━━ Data section

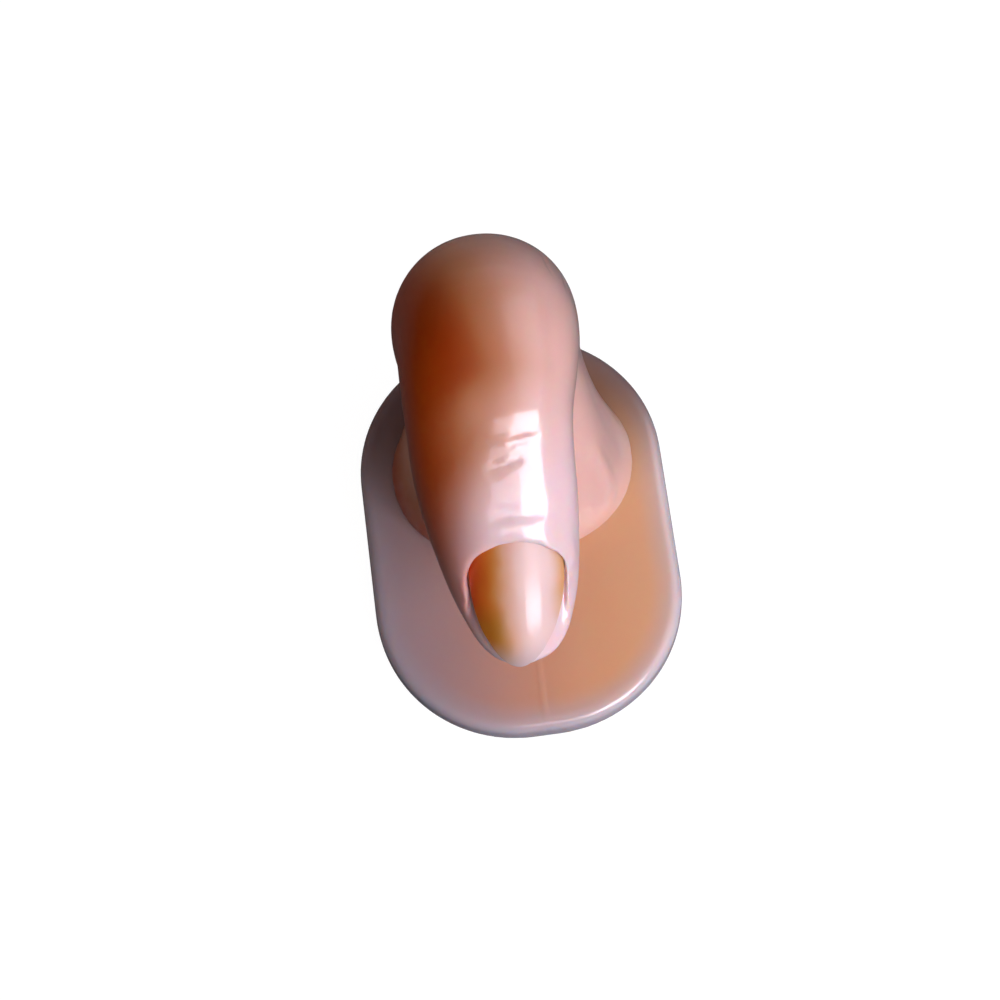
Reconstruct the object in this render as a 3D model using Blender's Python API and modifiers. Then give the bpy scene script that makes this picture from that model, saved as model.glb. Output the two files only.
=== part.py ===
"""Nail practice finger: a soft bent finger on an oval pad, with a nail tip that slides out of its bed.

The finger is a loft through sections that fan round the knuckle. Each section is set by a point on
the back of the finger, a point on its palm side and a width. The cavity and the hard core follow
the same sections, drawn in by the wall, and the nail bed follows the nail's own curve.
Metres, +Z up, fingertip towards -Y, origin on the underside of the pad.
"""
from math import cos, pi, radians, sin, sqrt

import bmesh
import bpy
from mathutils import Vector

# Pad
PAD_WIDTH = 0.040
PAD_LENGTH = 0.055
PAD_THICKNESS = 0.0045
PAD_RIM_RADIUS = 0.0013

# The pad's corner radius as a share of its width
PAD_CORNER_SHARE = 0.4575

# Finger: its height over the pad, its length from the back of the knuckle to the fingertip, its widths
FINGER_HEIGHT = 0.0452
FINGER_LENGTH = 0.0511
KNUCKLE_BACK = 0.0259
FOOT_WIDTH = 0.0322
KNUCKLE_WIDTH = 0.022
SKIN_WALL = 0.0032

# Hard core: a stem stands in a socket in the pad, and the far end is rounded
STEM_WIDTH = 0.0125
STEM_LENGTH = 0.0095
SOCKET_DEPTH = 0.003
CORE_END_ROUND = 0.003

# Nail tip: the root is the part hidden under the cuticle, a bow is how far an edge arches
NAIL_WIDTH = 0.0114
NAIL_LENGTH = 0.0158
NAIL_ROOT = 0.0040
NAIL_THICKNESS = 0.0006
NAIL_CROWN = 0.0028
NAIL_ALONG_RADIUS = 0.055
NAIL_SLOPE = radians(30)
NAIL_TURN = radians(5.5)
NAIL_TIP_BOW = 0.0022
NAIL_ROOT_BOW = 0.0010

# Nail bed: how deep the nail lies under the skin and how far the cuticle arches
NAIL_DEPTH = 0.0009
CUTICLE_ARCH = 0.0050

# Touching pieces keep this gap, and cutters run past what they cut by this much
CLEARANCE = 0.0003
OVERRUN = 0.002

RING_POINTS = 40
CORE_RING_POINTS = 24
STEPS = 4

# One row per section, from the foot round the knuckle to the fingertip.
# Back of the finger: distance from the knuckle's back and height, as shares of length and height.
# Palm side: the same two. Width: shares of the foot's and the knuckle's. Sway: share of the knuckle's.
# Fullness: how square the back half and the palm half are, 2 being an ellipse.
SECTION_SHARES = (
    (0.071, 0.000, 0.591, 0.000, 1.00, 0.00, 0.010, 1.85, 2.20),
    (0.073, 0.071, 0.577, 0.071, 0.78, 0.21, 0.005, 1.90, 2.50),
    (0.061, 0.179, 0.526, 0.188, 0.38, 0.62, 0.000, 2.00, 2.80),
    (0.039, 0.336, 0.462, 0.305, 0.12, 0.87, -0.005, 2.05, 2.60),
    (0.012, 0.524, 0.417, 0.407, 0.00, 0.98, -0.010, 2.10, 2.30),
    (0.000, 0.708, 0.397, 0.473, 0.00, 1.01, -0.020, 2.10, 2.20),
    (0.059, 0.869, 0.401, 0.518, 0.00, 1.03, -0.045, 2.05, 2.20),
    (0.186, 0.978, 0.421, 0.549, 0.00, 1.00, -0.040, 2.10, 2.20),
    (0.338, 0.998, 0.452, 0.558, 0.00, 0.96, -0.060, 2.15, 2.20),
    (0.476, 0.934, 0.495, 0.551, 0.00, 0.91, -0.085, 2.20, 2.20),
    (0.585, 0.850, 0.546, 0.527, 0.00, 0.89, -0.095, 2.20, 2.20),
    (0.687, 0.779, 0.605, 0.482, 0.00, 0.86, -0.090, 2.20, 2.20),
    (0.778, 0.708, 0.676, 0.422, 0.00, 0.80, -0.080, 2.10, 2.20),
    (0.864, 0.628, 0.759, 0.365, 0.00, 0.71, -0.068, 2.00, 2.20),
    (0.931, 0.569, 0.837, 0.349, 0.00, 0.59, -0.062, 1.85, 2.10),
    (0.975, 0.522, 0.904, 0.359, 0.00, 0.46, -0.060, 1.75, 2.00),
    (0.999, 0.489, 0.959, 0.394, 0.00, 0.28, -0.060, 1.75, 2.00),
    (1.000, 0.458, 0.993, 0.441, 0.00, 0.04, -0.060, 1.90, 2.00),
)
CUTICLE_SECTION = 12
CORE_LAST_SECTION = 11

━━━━

◆ **Directive**
Give back exactly the material above from its opening line to the line bearing "of its bed.".

◆ **Task answer**
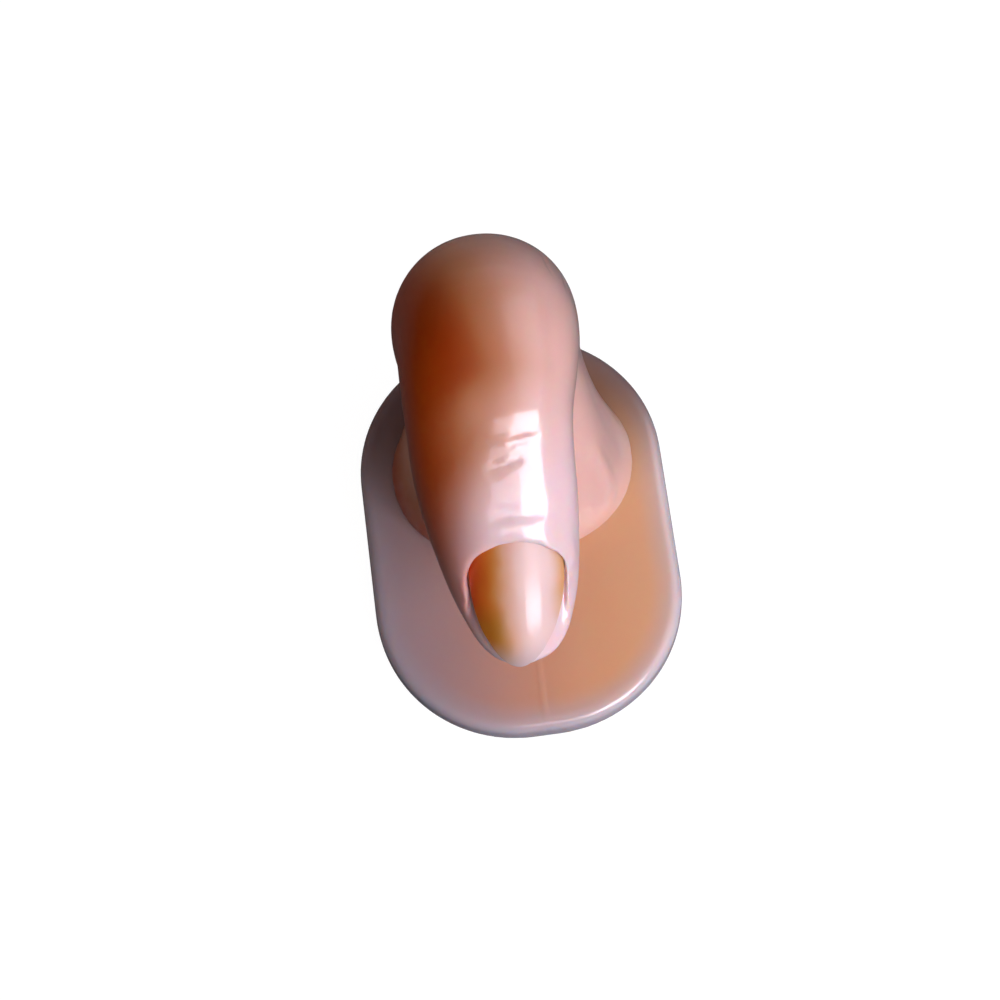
Reconstruct the object in this render as a 3D model using Blender's Python API and modifiers. Then give the bpy scene script that makes this picture from that model, saved as model.glb. Output the two files only.
=== part.py ===
"""Nail practice finger: a soft bent finger on an oval pad, with a nail tip that slides out of its bed.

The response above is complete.